Расчищал камни, Механически передвигаясь, Без инструмента, без питьевой воды, В одной рубахе.
— является аутентичным теперь изложением «Соловьиного сада» Блока. Про поляков уже сказано, можно добавить и Андрея Платонова: «каждый суп накормит человека», «страдания приравнивались к осмысленной речи». Если бы Платонов писал стихи, эти он бы непременно сочинил:
Как истопники умирают, кричали Погружаясь в воду, серебрясь Как шли в глубь страны прекрасно Пели прекрасно.
По правде, рецензент вовсе не уверен в том, что Платонов мог бы это написать, да, собственно, при чем тут Платонов или, скажем, Заболоцкий («…где женщина, как дерево нагая, глядит в окно, как в мощный телескоп»). Все эти сравнения ничего не навязывают автору, лишь сообщают о возможностях восприятия его историй. Что любопытно, такой вариант им предполагается:
Я обращаюсь к бегущим товарищам: «Который час, дорогие мои?» Они отвечали: «Прощай, Александр, Мы погибли, нам нужно идти».
Они провидчески отвечали: «Ты распрямишься, станешь субподрядчик, Александр!» Я пританцовывал, обмирая от страха. Я не был Александром.
Все это другая история, о том, как на глазах — конкретно, в глазах читающего — все это начинает быть тут, «И грузовик сгорает осторожно, / Как для формальной красоты». Все это о длящемся настоящем.
Как это делается? Разумеется, все это происходит не в рамках нормативного сознания, и возможно, что даже и не в здравом уме. Рецензенту представляется, что устраивается все это за счет конструктивной и правильной шизы: «Нет, никогда не может статься, / Чтобы электрик молодой / Не отрицал основ естествознания / Не рисковал жизнью». Несомненно, отрицание основ естествознания позволяет воздействовать как на ход времени, так и на его свойства:
Глубокий старик, поджидая Каминского. Глубокий старик, поджидая Каминского. Каминский задерживается на аэродроме. Каминский задерживается на аэродроме.

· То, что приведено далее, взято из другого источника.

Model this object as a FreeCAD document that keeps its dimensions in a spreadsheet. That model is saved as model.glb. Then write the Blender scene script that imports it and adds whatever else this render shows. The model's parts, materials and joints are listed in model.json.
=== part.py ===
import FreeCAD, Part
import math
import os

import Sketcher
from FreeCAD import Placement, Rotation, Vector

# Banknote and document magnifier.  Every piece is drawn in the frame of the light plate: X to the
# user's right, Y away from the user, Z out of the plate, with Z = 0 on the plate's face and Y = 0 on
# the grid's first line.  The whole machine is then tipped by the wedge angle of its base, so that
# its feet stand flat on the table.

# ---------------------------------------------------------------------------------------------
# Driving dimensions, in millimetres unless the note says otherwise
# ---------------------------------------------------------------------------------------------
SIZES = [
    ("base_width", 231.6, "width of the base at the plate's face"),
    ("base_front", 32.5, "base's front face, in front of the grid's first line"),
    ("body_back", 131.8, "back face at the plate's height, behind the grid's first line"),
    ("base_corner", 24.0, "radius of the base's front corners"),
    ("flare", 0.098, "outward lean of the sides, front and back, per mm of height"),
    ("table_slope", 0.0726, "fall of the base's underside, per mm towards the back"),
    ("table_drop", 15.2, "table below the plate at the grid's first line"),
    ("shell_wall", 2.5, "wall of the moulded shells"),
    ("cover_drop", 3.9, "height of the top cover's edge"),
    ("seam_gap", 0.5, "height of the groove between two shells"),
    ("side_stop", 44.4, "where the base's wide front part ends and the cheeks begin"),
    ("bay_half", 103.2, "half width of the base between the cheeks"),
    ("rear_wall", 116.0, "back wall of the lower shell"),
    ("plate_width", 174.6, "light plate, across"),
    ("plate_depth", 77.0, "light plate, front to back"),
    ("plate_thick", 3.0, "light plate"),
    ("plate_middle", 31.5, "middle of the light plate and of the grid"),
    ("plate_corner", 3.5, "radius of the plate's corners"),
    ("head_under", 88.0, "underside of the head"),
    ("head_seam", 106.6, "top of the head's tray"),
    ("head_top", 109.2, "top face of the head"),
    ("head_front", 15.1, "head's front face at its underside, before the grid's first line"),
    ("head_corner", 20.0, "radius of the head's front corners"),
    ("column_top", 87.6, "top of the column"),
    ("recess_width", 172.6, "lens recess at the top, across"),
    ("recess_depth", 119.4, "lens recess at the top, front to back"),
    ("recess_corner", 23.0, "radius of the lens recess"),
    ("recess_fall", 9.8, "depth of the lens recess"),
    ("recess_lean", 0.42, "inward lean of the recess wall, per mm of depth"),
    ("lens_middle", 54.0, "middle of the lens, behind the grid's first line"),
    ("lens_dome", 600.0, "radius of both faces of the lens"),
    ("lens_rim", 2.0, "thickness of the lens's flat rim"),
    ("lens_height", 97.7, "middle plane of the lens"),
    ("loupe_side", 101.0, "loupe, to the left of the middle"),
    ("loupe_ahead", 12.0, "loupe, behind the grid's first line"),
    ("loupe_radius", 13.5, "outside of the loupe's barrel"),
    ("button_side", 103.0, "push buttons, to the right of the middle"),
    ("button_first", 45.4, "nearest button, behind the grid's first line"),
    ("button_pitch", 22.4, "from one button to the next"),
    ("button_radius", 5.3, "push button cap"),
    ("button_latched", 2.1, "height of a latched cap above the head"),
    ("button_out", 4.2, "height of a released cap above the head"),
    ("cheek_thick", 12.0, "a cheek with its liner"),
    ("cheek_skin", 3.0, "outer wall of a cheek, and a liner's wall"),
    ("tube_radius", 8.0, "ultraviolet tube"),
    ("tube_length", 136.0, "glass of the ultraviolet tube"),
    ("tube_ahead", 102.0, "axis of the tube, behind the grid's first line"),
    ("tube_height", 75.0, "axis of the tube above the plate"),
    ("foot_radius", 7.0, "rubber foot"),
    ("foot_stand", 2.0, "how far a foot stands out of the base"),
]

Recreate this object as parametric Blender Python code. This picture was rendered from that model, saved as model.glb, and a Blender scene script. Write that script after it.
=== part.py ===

Может, он даже и не Каминский, а Каминскай — от Come-in-sky, а то чего ж он все торчит на аэродроме, но не в авторских связках же разбираться. Ну что означает эта, явно существенная сетка? Вот, из трех разных стихотворений:
На крыше мукомольного комбината стоял часовой, Лунный камень поверх головного убора.
На причале стоял часовой, Лунный камень поверх головного убора.
Знаком свыше считали Луну, Маляры, обработчики древесины главенствовали.
Конечно, вся книга — одна связная история. Разумеется, она ровно про то, как происходят превращения. Это не отвлечение от действительности, наоборот — ее производственная часть, как раз что-то с действительностью и сводящая: «Я чувствовал себя родным в промышленном коридоре»; «Он перекатывается посредством кувырков / По направлению к Монголии, по направлению к Марсу… / Мы перекувыркнемся и станем Габсбурги, / Нам хочется блистать, кощунствовать…»
Текст и происходит в моменте зацепления облака за конкретную, твердую почву. Его превращение в плотность и является главным, что производит эта поэзия. Из ничего или из намерений текста возникает плоть, но она не так важна в сравнении с самим фактом превращения. В самом деле, промышленный переход.